Este accionar represivo y el constante mensaje de atribuir a la protesta pública, el tema de los “comunistas” creó en el imaginario de la población que el termino era negativo y todo aquel al que se le atribuía sufría marginación o persecución.
Al llegar Martínez al poder, la situación social estaba muy tensa y la gente estaba decidida a no seguir aguantando mentiras, y pedían se cumplieran sus demandas. En la ciudad, el movimiento sindical, los trabajadores en general no resistían más el nivel de pobreza que se vivía y el Partido Comunista Salvadoreño, que sí tenía cierta incidencia en situaciones populares, se sumaba al accionar.
Pero el mayor malestar estaba presente en el campo, entre los campesinos y poblaciones indígenas que eran explotados por los grandes terratenientes cafetaleros.
Flor Castaneda, originaria del municipio de Nahuizalco, en el departamento de Sonsonate, es descendiente de una familia indígena y de las cuales sufrieron en carne propia la represión. “Nuestros abuelos fueron masacrados, sus derechos pisoteados y despojados de sus tierras”, recuerda la ahora diputada por el Frente Farabundo Martí para la Liberación Nacional (FMLN).
La parlamentaria considera que la masacre en el occidente del país sigue presente en pleno 2020, y es la muerte y persecución desatada desde la noche del 22 de enero de 1932 que no logra superarse 88 años después.
En conclusión -a 88 años- si bien las poblaciones indígenas han logrado reivindicar ciertos derechos, hace falta mucho por hacer.

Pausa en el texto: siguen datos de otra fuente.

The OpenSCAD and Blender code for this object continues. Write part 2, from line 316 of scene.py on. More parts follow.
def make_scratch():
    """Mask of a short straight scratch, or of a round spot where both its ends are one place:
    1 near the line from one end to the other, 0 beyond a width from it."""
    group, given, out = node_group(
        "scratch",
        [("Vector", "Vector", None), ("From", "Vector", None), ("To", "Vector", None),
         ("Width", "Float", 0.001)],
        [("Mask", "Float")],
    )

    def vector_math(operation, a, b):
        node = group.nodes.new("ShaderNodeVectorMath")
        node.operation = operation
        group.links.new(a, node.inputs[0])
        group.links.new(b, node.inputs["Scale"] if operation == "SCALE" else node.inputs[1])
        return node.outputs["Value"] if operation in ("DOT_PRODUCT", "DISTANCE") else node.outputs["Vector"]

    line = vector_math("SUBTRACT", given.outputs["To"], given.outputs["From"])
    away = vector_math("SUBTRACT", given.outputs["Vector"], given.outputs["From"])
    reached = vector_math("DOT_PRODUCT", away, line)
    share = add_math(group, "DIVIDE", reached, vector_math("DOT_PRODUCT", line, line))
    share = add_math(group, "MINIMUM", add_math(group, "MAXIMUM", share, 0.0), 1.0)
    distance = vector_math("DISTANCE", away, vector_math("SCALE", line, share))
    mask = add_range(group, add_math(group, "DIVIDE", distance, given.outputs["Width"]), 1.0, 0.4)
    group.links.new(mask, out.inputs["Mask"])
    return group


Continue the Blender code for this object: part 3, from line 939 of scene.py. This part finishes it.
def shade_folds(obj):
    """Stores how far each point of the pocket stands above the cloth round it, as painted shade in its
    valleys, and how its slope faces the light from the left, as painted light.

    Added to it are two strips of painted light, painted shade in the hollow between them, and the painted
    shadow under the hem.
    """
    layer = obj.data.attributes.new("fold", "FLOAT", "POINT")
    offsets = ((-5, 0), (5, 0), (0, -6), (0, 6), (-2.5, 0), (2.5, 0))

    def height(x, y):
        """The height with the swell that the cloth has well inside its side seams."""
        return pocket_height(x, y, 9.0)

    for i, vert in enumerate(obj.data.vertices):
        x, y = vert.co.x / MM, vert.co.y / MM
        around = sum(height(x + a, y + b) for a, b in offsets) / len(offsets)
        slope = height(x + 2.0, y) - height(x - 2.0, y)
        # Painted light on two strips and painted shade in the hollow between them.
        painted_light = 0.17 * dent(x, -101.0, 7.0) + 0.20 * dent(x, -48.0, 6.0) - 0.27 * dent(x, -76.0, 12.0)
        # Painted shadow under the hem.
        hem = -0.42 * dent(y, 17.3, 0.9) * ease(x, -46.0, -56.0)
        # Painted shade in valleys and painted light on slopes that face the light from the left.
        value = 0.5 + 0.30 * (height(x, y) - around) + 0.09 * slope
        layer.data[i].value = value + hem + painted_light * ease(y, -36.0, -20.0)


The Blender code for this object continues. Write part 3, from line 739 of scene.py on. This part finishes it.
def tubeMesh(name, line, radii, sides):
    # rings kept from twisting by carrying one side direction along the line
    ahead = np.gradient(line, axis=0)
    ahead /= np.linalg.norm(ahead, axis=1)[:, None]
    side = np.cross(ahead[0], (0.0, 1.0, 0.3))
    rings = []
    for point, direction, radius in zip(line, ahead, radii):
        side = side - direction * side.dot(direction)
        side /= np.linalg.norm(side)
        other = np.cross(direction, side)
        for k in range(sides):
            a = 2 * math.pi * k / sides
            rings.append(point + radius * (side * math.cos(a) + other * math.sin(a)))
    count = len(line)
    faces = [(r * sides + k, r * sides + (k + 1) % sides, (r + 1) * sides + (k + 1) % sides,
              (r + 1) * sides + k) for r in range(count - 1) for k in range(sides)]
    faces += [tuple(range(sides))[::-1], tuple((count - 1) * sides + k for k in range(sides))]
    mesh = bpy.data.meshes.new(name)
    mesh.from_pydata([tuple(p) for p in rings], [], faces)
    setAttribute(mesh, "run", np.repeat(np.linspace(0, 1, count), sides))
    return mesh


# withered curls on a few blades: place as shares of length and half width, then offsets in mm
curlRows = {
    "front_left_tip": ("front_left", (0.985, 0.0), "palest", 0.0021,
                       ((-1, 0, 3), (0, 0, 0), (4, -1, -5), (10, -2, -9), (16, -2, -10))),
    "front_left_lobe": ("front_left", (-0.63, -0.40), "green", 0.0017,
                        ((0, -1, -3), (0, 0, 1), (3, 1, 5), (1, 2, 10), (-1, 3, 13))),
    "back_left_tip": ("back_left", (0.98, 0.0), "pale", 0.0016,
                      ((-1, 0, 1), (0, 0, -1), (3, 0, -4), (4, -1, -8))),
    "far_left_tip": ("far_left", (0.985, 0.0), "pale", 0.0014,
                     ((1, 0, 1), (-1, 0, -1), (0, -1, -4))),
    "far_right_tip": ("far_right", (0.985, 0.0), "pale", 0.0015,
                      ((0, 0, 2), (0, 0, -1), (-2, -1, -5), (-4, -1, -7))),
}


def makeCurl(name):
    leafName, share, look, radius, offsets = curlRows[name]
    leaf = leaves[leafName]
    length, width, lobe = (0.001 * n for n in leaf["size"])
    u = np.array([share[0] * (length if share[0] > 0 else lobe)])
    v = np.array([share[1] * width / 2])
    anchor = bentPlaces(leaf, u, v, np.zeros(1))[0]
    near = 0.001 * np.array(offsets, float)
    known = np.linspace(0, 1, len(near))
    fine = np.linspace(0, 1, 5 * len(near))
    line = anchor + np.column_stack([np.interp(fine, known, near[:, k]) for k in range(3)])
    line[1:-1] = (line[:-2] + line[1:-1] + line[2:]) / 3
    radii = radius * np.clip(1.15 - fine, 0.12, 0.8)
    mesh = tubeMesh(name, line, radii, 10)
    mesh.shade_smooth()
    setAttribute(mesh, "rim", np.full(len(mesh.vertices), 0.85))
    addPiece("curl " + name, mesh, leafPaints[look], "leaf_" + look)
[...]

En 2014, el Estado salvadoreño reconoce a través de una enmienda a la Constitución de la República la existencia de poblaciones indígenas y, en 2017, el gobierno del profesor Salvador Sánchez Cerén aprueba la política nacional de poblaciones indígenas. Hoy en día, las poblaciones luchan y siguen resistiéndose a ser atropelladas, sus comunidades siguen carentes de servicios básicos y sus templos sagrados son sustituidos por urbanizaciones privadas que les continúan despojando de sus tierras, ejemplo de esto último es la destrucción sistemática que va dándose en contra de Tacushcalco, siempre en Sonsonate. La noche aún no pasa sobre los pueblos del occidente salvadoreño.